Interlocking with these civilian extremists is a broad band of military extremists to which Goldwater belongs. His affinity for the German militarists is instinctive; he belongs to the same breed as the right-wing German generals who thought they could use the Nazi riff-raff for their own purposes. Goldwater told Der Spiegel the German generals could have won the war but for interference by Hitler; the war itself might have been avoided if they, by interfering in politics, had not helped bring Hitler to power.* Goldwater’s simple-minded ideas are precisely the kind the military has been spreading in this country through those “strategy for survival” conferences Fulbright attacked in 1961 and Goldwater and Strom Thurmond, both Air Force Reserve generals, defended. These reserve generals make up by the ferocity of their politics for the paucity of their combat records. They may not be as wacky as General Walker but they buy ideas from the same sources. Goldwater’s speech writer, Karl Hess, the man who wrote those phrases about extremism in the defense of liberty never being a vice, is an example. He was a former editor of Counterattack, the vehicle of the entertainment blacklist; a contributing editor of the American Mercury during its worst years under the anti-Semitic Russell Maguire; a member of the anti-communist liaison set up by the evangelist Billy James Hargis in 1963 which included Birch Society members. Yet he was also made a consultant to the Advisory Committee to the Secretary of Defense on Non-Military Instruction set up in the wake of the famous Fulbright memorandum. From such sources does Goldwater obtain support, ideas and phrases. For him to condemn “extremism” would be to undercut his main political stock in trade.

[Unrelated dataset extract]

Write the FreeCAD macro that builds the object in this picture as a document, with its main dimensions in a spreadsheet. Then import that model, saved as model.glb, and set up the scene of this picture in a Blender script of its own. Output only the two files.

The Goldwater candidacy gives the nation a clear choice but it is not a choice between conservatism and liberalism. The Goldwaterites who shrieked like a lynch mob at Nelson Rockefeller and responded with the wildest enthusiasm of the convention when Eisenhower attacked “columnists” are in no real sense of the word conservatives. The true conservative is their pet hate; he disturbs their most cherished dreams and nightmares by insisting as Rockefeller and Lippmann do, that the Republicans must adapt themselves to the real world. The Goldwater movement is a merger of the worst Southern racists, the right wing military and the obsessed inveterate anti-Communists, with those elements which have never reconciled themselves to the New Deal. Their candidate is ready to dabble in any irresponsible demagogy if it promises votes. The man who is so strong for states’ rights when it comes to civil rights spoke as if the federal government had police power to protect Northern cities from maurauders—(Negro, that is)—but not Mississippi Negroes from mobsters. I don’t think he can win but to assume from the polls that his defeat is a foregone conclusion would be criminal folly especially after the Wallace withdrawal; popular majorities are in no event the same as electoral college majorities. The Harlem riots are a foretaste of what could happen elsewhere to magnify that “white backlash” on which Goldwater and the white supremacists count. We are fortunate that, as in the final censure and political destruction of McCarthy, the forces opposing Goldwater are headed by a conservative and represent a coalition of civilized forces, conservative and liberal. The anti-McCarthyites found a leader in the Midwestern conservative Watkins. The anti-Goldwater forces are lucky to be led by a moderate conservative Democrat from Texas. But the victory will not be easy, and no one should stand aside from the struggle for it. The peace of the country and of the world may be decided by the outcome.
* * *
*One reporter after hearing Goldwater’s remark suggested a plank in the Republican platform condemning Hitler for having lost the war.
Curtis LeMay:
Cave Man in a Jet Bomber
Curtis E. LeMay was a general in the U.S. Air Force, an architect
of the successful bombing campaign in the Pacific during World War II, and George Wallace’s vice-presidential running mate in 1968. He was also a vocal advocate of the aggressive use of military force, for example urging that the U.S. bomb the North Vietnamese “into the Stone Age.” In this essay, a review of LeMay’s 1965 autobiography Mission With LeMay, Stone eviscerates LeMay and the jingoist, militarist philosophy he represented.
. . .
January 20, 1966
ONE OF GENERAL CURTIS LEMAY’S earliest memories*—he thinks it must have been at four or five in the winter of 1910—11 or the next—was the sight of his first plane. He ran as fast as he could to try to catch it. He felt when it vanished that “I had lost something unique and in a way Divine.” At least this is the recollection, after a lifetime of bomber command, as he told it to the writer of his story, MacKinlay Kan tor. The general is not a religious man; this early feeling for the plane is the one note of piety in the account he helped prepare of his life. Nor is he a man ordinarily moved by beauty. It is the memory of the first plane he saw close-up on the ground that evokes the one moment of aesthetic enthusiasm in the book; what he remembers is “the appealing gush of its engine—the energy and beauty of the brute.” He went from Ohio State with an engineering degree to the old Army Air Corps in 1928. In 1937 at Langley Field, he met the plane which was to be linked with the most heroic episodes of his life—the B-17. There he saw “seven of the Flying Fortresses squatting on the ramp.” Of these he writes “I fell in love with the 17 at first sight.” Six years later he led an entire Air Division of these bombers over the European continent. It was not until 1944, when he began the first fire raids over Japan, that he switched to the bigger B-29. He can remember the smell of the B-17 as different from the smell of any other plane. This ability to differentiate these mighty metallic monsters by his animal sense of smell is even more impressive than the love and worship that so closely linked this man to his machines. He emerges in this story as much their instrument as they were his. LeMay’s later, long and stubborn rear-guard action to keep the bombers flying in the age of the missile begins to seem touching, like any attempt to maintain the vanishing familiar in a world of change without pity. So, unexpectedly, on the bomber, too, Vergil’s lacrimae rerum fall.